JOB
Give the material again in full, matching it exactly.

COLLECTED MATERIAL
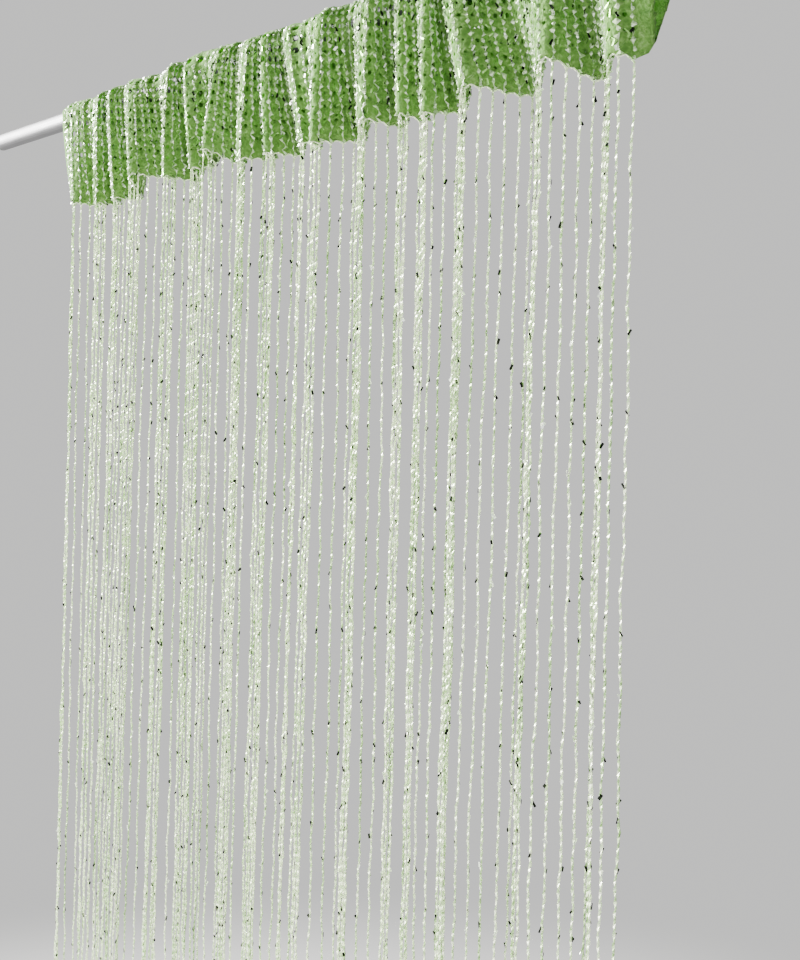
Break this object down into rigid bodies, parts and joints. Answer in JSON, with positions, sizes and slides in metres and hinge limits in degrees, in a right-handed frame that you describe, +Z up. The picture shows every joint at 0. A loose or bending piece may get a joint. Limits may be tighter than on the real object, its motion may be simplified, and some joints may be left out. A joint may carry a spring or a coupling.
{
  "type": "tinsel door curtain with rod",
  "caption": "String curtain of tinsel yarn hanging from a gathered net header on a plain round rod.",
  "frame": {"origin": "centre of the rod's left end face, as seen from the front", "axes": "+X along the rod to the right, +Y away from the viewer, +Z up; the front faces -Y"},
  "size_m": [0.9, 0.0434, 2.0037],
  "materials": {
    "rod_metal": "satin silver-grey",
    "header_net": "sheer light-green net with tinsel",
    "string_yarn": "twisted pale-green yarn with foil flecks"
  },
  "bodies": {
    "root": {"rod": "rod_metal", "header": "header_net", "fringe": "string_yarn"}
  },
  "joints": []
}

ANSWER IN FULL
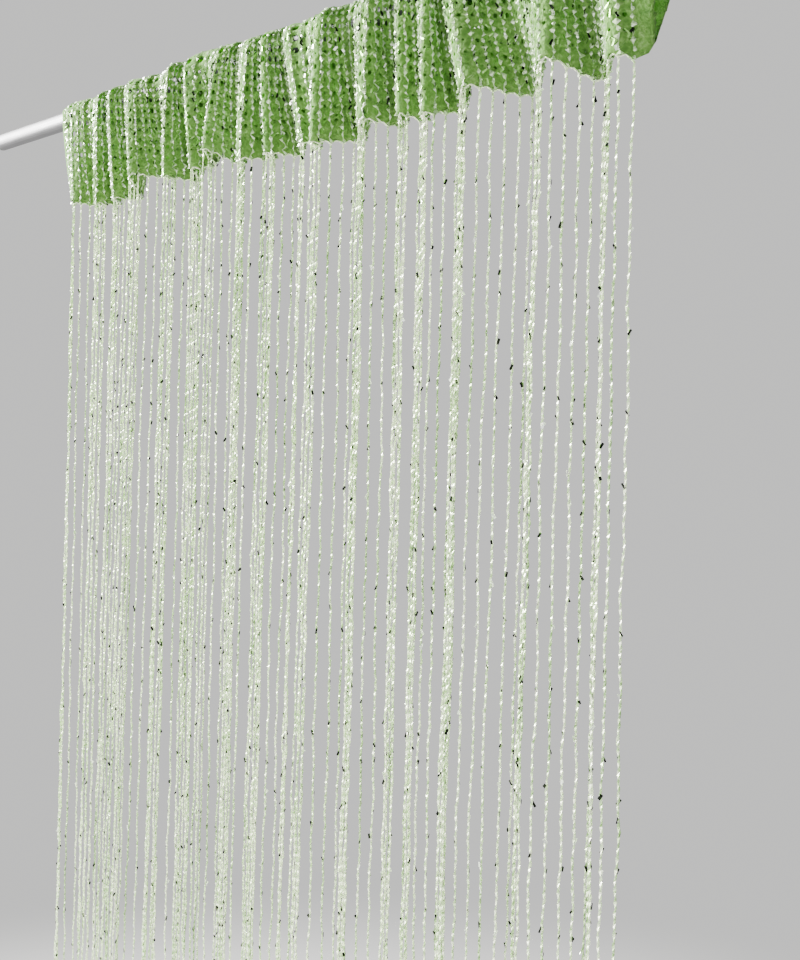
Break this object down into rigid bodies, parts and joints. Answer in JSON, with positions, sizes and slides in metres and hinge limits in degrees, in a right-handed frame that you describe, +Z up. The picture shows every joint at 0. A loose or bending piece may get a joint. Limits may be tighter than on the real object, its motion may be simplified, and some joints may be left out. A joint may carry a spring or a coupling.
{
  "type": "tinsel door curtain with rod",
  "caption": "String curtain of tinsel yarn hanging from a gathered net header on a plain round rod.",
  "frame": {"origin": "centre of the rod's left end face, as seen from the front", "axes": "+X along the rod to the right, +Y away from the viewer, +Z up; the front faces -Y"},
  "size_m": [0.9, 0.0434, 2.0037],
  "materials": {
    "rod_metal": "satin silver-grey",
    "header_net": "sheer light-green net with tinsel",
    "string_yarn": "twisted pale-green yarn with foil flecks"
  },
  "bodies": {
    "root": {"rod": "rod_metal", "header": "header_net", "fringe": "string_yarn"}
  },
  "joints": []
}